---- DATA BLOCK

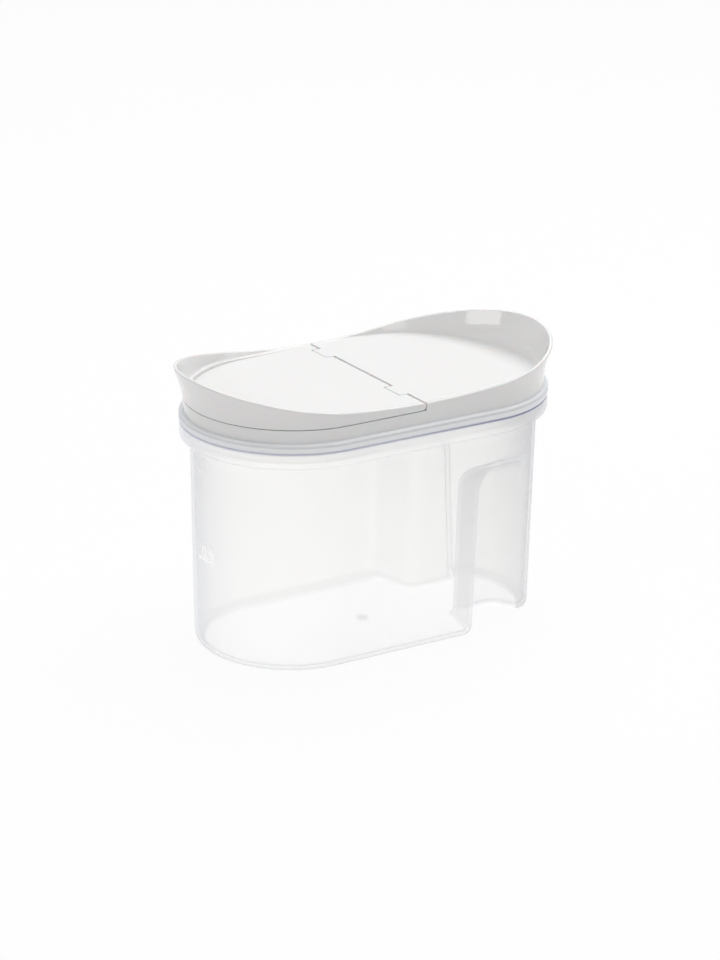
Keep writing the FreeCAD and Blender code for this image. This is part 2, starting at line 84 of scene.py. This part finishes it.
class Finish:
    """A material with one Principled shader, whose nodes all come from its node method."""

    def __init__(self, name, **constants):
        self.material = bpy.data.materials.new(name)
        self.material.use_nodes = True
        self.tree = self.material.node_tree
        self.shader = self.tree.nodes["Principled BSDF"]
        self.set(**constants)
        self.place = self.node("ShaderNodeTexCoord", {}, {}, "Object")

    def put(self, socket, value):
        if isinstance(value, Reading):
            self.tree.links.new(value.socket, socket)
        else:
            socket.default_value = value

    def coordinates(self, vector):
        """The X, Y and Z of a place."""
        split = self.node("ShaderNodeSeparateXYZ", {}, {"Vector": vector})
        return [Reading(self, output) for output in split.socket.node.outputs]

    def ramp(self, value, low, high):
        """0 up to a low value and 1 from a high one, smooth in between."""
        return self.node("ShaderNodeMapRange", {"interpolation_type": "SMOOTHSTEP"},
                         {"Value": value, "From Min": low, "From Max": high})

    def band(self, value, low, high, soft):
        """1 between two values, with soft ends."""
        rise = self.ramp(value, low - soft, low + soft)
        return rise * (1.0 - self.ramp(value, high - soft, high + soft))

    def node(self, kind, settings, sockets, output=0):
        made = self.tree.nodes.new(kind)
        for name, value in settings.items():
            setattr(made, name, value)
        for name, value in sockets.items():
            self.put(made.inputs[name], value)
        return Reading(self, made.outputs[output])

    def maths(self, operation, first, second):
        return self.node("ShaderNodeMath", {"operation": operation}, {0: first, 1: second})

    def set(self, **values):
        for name, value in values.items():
            self.put(self.shader.inputs[name.replace("_", " ")], value)

    def noise(self, scale, detail=2.0):
        return self.node("ShaderNodeTexNoise", {}, {"Vector": self.place, "Scale": scale,
                                                    "Detail": detail})

    def tinted(self, amount, plain, other):
        return self.node("ShaderNodeMix", {"data_type": "RGBA"},
                         {0: amount, 6: plain, 7: other}, 2)

    def dimmed(self, colour, share):
        return self.node("ShaderNodeVectorMath", {"operation": "SCALE"},
                         {"Vector": colour, "Scale": share})

    def raised(self, height, distance, strength=1.0):
        self.set(Normal=self.node("ShaderNodeBump", {}, {
            "Strength": strength, "Distance": distance, "Height": height}))

    def give_to(self, *pieces):
        for piece in pieces:
            piece.data.materials.clear()
            piece.data.materials.append(self.material)


half_straight = 0.0396
base_radius, neck_radius, neck_height = 0.04325, 0.0453, 0.0976
wall_lean = (neck_radius - base_radius) / neck_height
rim_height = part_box("tub")[1][2]
gate_radius = 0.003
milk_white = (0.95, 0.94, 0.915, 1.0)
edge_shade_grey = (0.55, 0.56, 0.61, 1.0)
foot_shade_grey = (0.45, 0.46, 0.48, 1.0)
rim_shade_violet = (0.30, 0.32, 0.45, 1.0)
gate_grey = (0.38, 0.39, 0.40, 1.0)
mark_white = (0.95, 0.95, 0.95, 1.0)

milky = Finish("natural_polypropylene", IOR=1.49, Emission_Strength=1.0)
edge_on = milky.node("ShaderNodeLayerWeight", {}, {"Blend": 0.5}, "Facing")
haze = milky.noise(35.0)
swirl = milky.noise(9.0, 4.0)
east, north, height = milky.coordinates(milky.place)
beyond = milky.maths("MAXIMUM", milky.maths("ABSOLUTE", east, 0.0) - half_straight, 0.0)
from_line = (beyond * beyond + north * north) ** 0.5
relief = from_line - (base_radius + height * wall_lean)
marks = milky.ramp(relief, 0.0001, 0.0002) * (1.0 - milky.ramp(height, 0.090, 0.0965))
marks = marks * milky.ramp(height, 0.040, 0.0405) * (1.0 - 0.6 * milky.ramp(height, 0.06, 0.08))
rim = milky.band(height, rim_height - 0.0007, rim_height + 0.001, 0.0003)
collar = milky.ramp(height, neck_height, neck_height + 0.002)
centre = (east * east + north * north) ** 0.5
inner_floor = 1.0 - milky.ramp(relief, -0.0056, -0.0040)
on_floor = inner_floor * (1.0 - milky.ramp(height, 0.0019, 0.0030))
gate = (1.0 - milky.ramp(centre, gate_radius - 0.0014, gate_radius + 0.0010)) * on_floor
foot = (1.0 - milky.ramp(height, 0.0032, 0.0052)) * (1.0 - on_floor)
grip_end = milky.ramp(east, 0.022, 0.055)
rightward = 0.5 + 0.5 * milky.ramp(east, -0.02, 0.05)
upward = milky.ramp(height, 0.0, rim_height)

# Painted shade: the body turns grey where the wall is seen edge-on.
body = milky.tinted(edge_on ** 1.1, milk_white, edge_shade_grey)
# Painted shade: greyer round the foot, just above the floor.
body = milky.tinted(0.35 * foot, body, foot_shade_grey)
# Painted shade: a violet dark line along the rim, half as strong at the left end and full towards
# the gripped end.
body = milky.tinted(rim * rightward, body, rim_shade_violet)
body = milky.tinted(0.8 * gate, body, gate_grey)
body = milky.tinted(0.8 * marks, body, mark_white)
# The emission is a painted glow for light carried in the milky plastic: brighter low down, on the
# floor, on the collar and on the raised marks, dimmer towards the top, the grip end and the gate,
# and held back along the rim's dark line.
painted_glow = 0.345 - 0.12 * upward - 0.15 * grip_end + 0.10 * collar
painted_glow = painted_glow + (0.66 - painted_glow) * on_floor * (1.0 - 0.7 * gate)
painted_glow = (painted_glow + 0.18 * marks) * (1.0 - 0.8 * rim * rightward)
thickness = 0.17 * (0.92 + 0.16 * swirl) + 0.42 * edge_on ** 2.5 + 0.25 * edge_on ** 8.0
thickness = thickness - 0.08 * on_floor + 0.07 * foot + 0.45 * rim + 0.16 * gate + 0.12 * marks
thickness = thickness + 0.22 * collar
milky.set(
    Base_Color=body,
    Emission_Color=milky.dimmed(body, painted_glow),
    Roughness=0.2 + 0.08 * haze,
    Alpha=thickness,
)
milky.raised(milky.noise(900.0), 0.00002, 0.12)
milky.give_to(nodes["tub"])


stroke_width, stroke_relief, stroke_root = 0.0007, 0.00035, 0.0004


def raised_strokes(name, strokes):
    """Flat ribs on the tub's left end along strokes given as (across, height) in metres."""
    mesh = bpy.data.meshes.new(name)
    shape = bmesh.new()

    def corner(across, height, out):
        radius = base_radius + height * wall_lean + out
        turn = across / neck_radius
        return shape.verts.new((-half_straight - radius * math.cos(turn),
                                -radius * math.sin(turn), height))

    for stroke in strokes:
        closed = stroke[0] == stroke[-1]
        points = [Vector(point) for point in (stroke[:-1] if closed else stroke)]
        rings = []
        for index, point in enumerate(points):
            last = index + 1 == len(points)
            before = points[index - 1] if index or closed else point
            after = point if last and not closed else points[(index + 1) % len(points)]
            first = (point - before if before != point else after - point).normalized()
            second = (after - point).normalized() if after != point else first
            normal = Vector((-(first.y + second.y), first.x + second.x)).normalized()
            reach = stroke_width / 2.0 / max(normal.dot(Vector((-first.y, first.x))), 0.5)
            left, right = point + normal * reach, point - normal * reach
            rings.append([corner(*left, -stroke_root), corner(*left, stroke_relief),
                          corner(*right, stroke_relief), corner(*right, -stroke_root)])
        spans = list(zip(rings, rings[1:] + rings[:1] if closed else rings[1:]))
        for ring, following in spans:
            for side in range(4):
                across = (side + 1) % 4
                shape.faces.new((ring[side], ring[across], following[across], following[side]))
        if not closed:
            shape.faces.new(rings[0])
            shape.faces.new(reversed(rings[-1]))
    bmesh.ops.recalc_face_normals(shape, faces=shape.faces)
    shape.to_mesh(mesh)
    shape.free()
    ribs = bpy.data.objects.new(name, mesh)
    scene.collection.objects.link(ribs)
    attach(ribs, "tub")
    milky.give_to(ribs)


def placed(shape, across, foot, wide, high):
    """A character's strokes, drawn in a unit square, at their place beside a mark."""
    return [[(across + x * wide, foot + y * high) for x, y in stroke] for stroke in shape]


zero = [[(0.3, 0.0), (0.7, 0.0), (1.0, 0.2), (1.0, 0.8), (0.7, 1.0), (0.3, 1.0), (0.0, 0.8),
         (0.0, 0.2), (0.3, 0.0)]]
point = [[(0.35, 0.05), (0.65, 0.05)]]
five = [[(0.95, 1.0), (0.1, 1.0), (0.05, 0.57), (0.6, 0.6), (0.95, 0.42), (0.95, 0.2), (0.65, 0.0),
         (0.0, 0.05)]]
one = [[(0.15, 0.8), (0.55, 1.0), (0.55, 0.0)]]
half_litre_mark, one_litre_mark = 0.046, 0.088
digit_width, point_width, digit_height, digit_foot = 0.0026, 0.0018, 0.0046, 0.0021
half_litre_foot = half_litre_mark + digit_foot
one_litre_foot = one_litre_mark + digit_foot
half_litre = (placed(zero, -0.0020, half_litre_foot, digit_width, digit_height)
              + placed(point, 0.0014, half_litre_foot, point_width, digit_height)
              + placed(five, 0.0040, half_litre_foot, digit_width, digit_height))
one_litre = placed(one, -0.0012, one_litre_foot, digit_width, digit_height)
raised_strokes("half_litre_number", half_litre)
raised_strokes("one_litre_number", one_litre)

# Seal
# A soft clear ring stretched into the groove round the lid's foot. It lies on the tub's rim, and
# its colour is also given to its emission as a painted glow. It is painted grey where seen
# edge-on, with painted shade just below its top under the lid's foot and along its seat on the
# tub's rim.

seal_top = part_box("seal")[1][2]
ring_clear, ring_edge_shade = (0.88, 0.885, 0.89, 1.0), (0.66, 0.69, 0.76, 1.0)
crown_shade_grey, seat_shade_violet = (0.45, 0.46, 0.48, 1.0), (0.34, 0.36, 0.50, 1.0)
soft = Finish("clear_elastomer", IOR=1.43, Emission_Strength=0.12)
soft_edge = soft.node("ShaderNodeLayerWeight", {}, {"Blend": 0.5}, "Facing")
seal_height = soft.coordinates(soft.place)[2]
# Painted shade: a grey band just below the seal's top, where it meets the lid's skirt.
crown_shade = soft.band(seal_height, seal_top - 0.0018, seal_top - 0.0009, 0.0006)
# Painted shade: a violet dark band where the seal sits on the tub's rim.
seat_shade = 1.0 - soft.ramp(seal_height, rim_height + 0.0001, rim_height + 0.0009)
seat_shade = seat_shade * soft.ramp(seal_height, rim_height - 0.0006, rim_height - 0.0002)
# Painted shade: the ring turns grey where it is seen edge-on.
ring = soft.tinted(soft_edge ** 2.0, ring_clear, ring_edge_shade)
ring = soft.tinted(0.6 * crown_shade, ring, crown_shade_grey)
ring = soft.tinted(0.85 * seat_shade, ring, seat_shade_violet)
soft.set(
    Base_Color=ring,
    # Painted glow: the ring's colour is also its emission.
    Emission_Color=ring,
    Roughness=0.28 + 0.1 * soft.noise(60.0),
    Alpha=0.82 + 0.15 * soft_edge,
)
soft.raised(soft.noise(1200.0), 0.00002, 0.3)
soft.give_to(nodes["seal"])

# Lid and flap
# Two mouldings of white polypropylene, with polished walls and a matt dish. The flap snaps by
# its two pins into the hooked lugs of the lid.

dish_radius, dish_height, dish_border = 0.0470, 0.1208, 0.0003
worn_white, clean_white = (0.80, 0.80, 0.795, 1.0), (0.82, 0.82, 0.815, 1.0)
white = Finish("white_polypropylene", IOR=1.5, Coat_Roughness=0.03, Subsurface_Weight=0.15,
               Subsurface_Scale=0.002)
lid_east, lid_north, lid_height = white.coordinates(white.place)
past_middle = white.maths("MAXIMUM", white.maths("ABSOLUTE", lid_east, 0.0) - half_straight, 0.0)
from_middle = (past_middle * past_middle + lid_north * lid_north) ** 0.5
dish = 1.0 - white.ramp(from_middle, dish_radius - dish_border, dish_radius + dish_border)
dish = dish * (1.0 - white.ramp(lid_height, dish_height - dish_border,
                                dish_height + dish_border))
grain = white.noise(700.0)
handling = white.noise(14.0, 5.0)
white.set(
    Base_Color=white.tinted(handling, worn_white, clean_white),
    Roughness=0.06 + 0.05 * handling + 0.40 * dish,
    Coat_Weight=0.25 * (1.0 - dish),
)
white.raised(grain, 0.000015, 0.25)
white.give_to(nodes["lid"], nodes["flap"])

# Studio
# A pale matt floor that keeps the box's shadow and is white to the camera, and a white surround.
# Softboxes hang above and in front, and a small one at the left shines in the lid's right wall.


def seen_directly(finish):
    """1 for rays that show the background: from the camera, in gloss, and through clear pieces."""
    kinds = [finish.node("ShaderNodeLightPath", {}, {}, kind)
             for kind in ("Is Camera Ray", "Is Glossy Ray", "Is Transmission Ray")]
    return finish.node("ShaderNodeMath", {"operation": "ADD", "use_clamp": True},
                       {0: kinds[0] + kinds[1], 1: kinds[2]})


def flat_sheet(name, half, height):
    mesh = bpy.data.meshes.new(name)
    shape = bmesh.new()
    corners = [shape.verts.new((x * half, y * half, height))
               for x, y in ((-1, -1), (1, -1), (1, 1), (-1, 1))]
    shape.faces.new(corners)
    shape.to_mesh(mesh)
    shape.free()
    sheet = bpy.data.objects.new(name, mesh)
    scene.collection.objects.link(sheet)
    return sheet


floor_half, floor_height = 6.0, -0.0002
floor = flat_sheet("floor", floor_half, floor_height)
floor_white, full_white = (0.92, 0.92, 0.92, 1.0), (1.0, 1.0, 1.0, 1.0)
pale = Finish("pale_floor", Base_Color=floor_white, Roughness=0.9)
plain_white = pale.node("ShaderNodeEmission", {}, {"Color": full_white, "Strength": 1.0})
blend = pale.node("ShaderNodeMixShader", {}, {
    0: 0.93 * seen_directly(pale), 1: Reading(pale, pale.shader.outputs[0]), 2: plain_white})
pale.put(pale.tree.nodes["Material Output"].inputs["Surface"], blend)
pale.give_to(floor)

scene.view_settings.view_transform = "Standard"
world = bpy.data.worlds.new("surround")
scene.world = world
world.use_nodes = True


class Surround(Finish):
    """The world's nodes, built by the same node method."""

    def __init__(self, tree):
        self.tree = tree


surround = Surround(world.node_tree)
background = world.node_tree.nodes["Background"]
surround.put(background.inputs["Strength"], 0.20 + 0.80 * seen_directly(surround))
surround.put(background.inputs["Color"], full_white)


def soft_lamp(name, place, target, width, depth, power):
    """A rectangular softbox of so many watts that faces a point."""
    light = bpy.data.lights.new(name, "AREA")
    light.shape = "RECTANGLE"
    light.size, light.size_y, light.energy = width, depth, power
    lamp = bpy.data.objects.new(name, light)
    lamp.location = place
    lamp.rotation_euler = (Vector(target) - Vector(place)).to_track_quat("-Z", "Y").to_euler()
    scene.collection.objects.link(lamp)


soft_lamp("overhead_softbox", (0.42, 0.20, 1.35), (0.0, 0.0, 0.1), 2.0, 1.8, 22.3)
soft_lamp("front_softbox", (0.7, -1.6, 0.3), (0.0, 0.0, 0.08), 1.2, 0.5, 3.6)
soft_lamp("left_softbox", (-1.25, -0.16, 0.7), (0.0, -0.16, 0.7), 0.95, 0.56, 5.0)

# Camera
# A long lens looks down on the box from its front left corner, about 1.8 metres away. The focal
# length is given in pixels of a frame that is 960 pixels high.

film, focal_pixels, frame_pixels = 36.0, 3877.8, 960.0
lens = bpy.data.cameras.new("camera")
lens.sensor_width = film
lens.lens = film * focal_pixels / frame_pixels
lens.clip_start, lens.clip_end = 0.05, 50.0
camera = bpy.data.objects.new("camera", lens)
scene.collection.objects.link(camera)
right = Vector((0.8426, -0.5384, 0.0127)).normalized()
ahead = Vector((0.5089, 0.7882, -0.3460))
ahead = (ahead - right * ahead.dot(right)).normalized()
up = right.cross(ahead)
turned = Matrix((right, up, -ahead)).transposed()
camera.matrix_world = Matrix.Translation((-0.9022, -1.3939, 0.6811)) @ turned.to_4x4()
scene.camera = camera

--------

== WHAT THE TASK REQUIRES ==
Exactly as they appear, please write out the lines from the opening of the listing above down to the line containing "socket.default_value = value", with both end lines included.

== EXPECTED OUTPUT ==
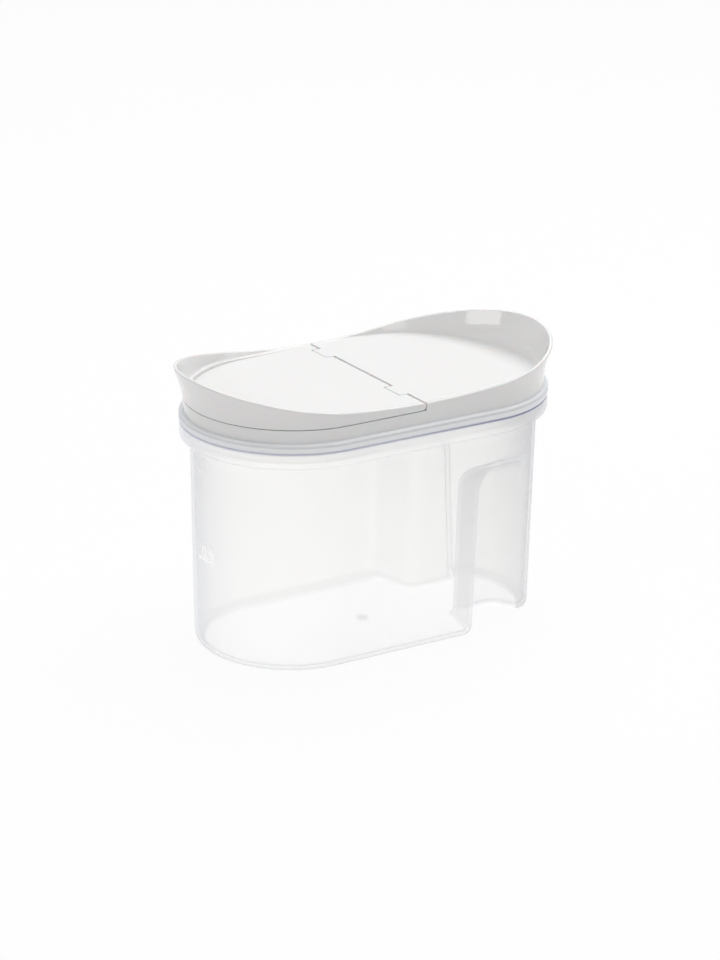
Keep writing the FreeCAD and Blender code for this image. This is part 2, starting at line 84 of scene.py. This part finishes it.
class Finish:
    """A material with one Principled shader, whose nodes all come from its node method."""

    def __init__(self, name, **constants):
        self.material = bpy.data.materials.new(name)
        self.material.use_nodes = True
        self.tree = self.material.node_tree
        self.shader = self.tree.nodes["Principled BSDF"]
        self.set(**constants)
        self.place = self.node("ShaderNodeTexCoord", {}, {}, "Object")

    def put(self, socket, value):
        if isinstance(value, Reading):
            self.tree.links.new(value.socket, socket)
        else:
            socket.default_value = value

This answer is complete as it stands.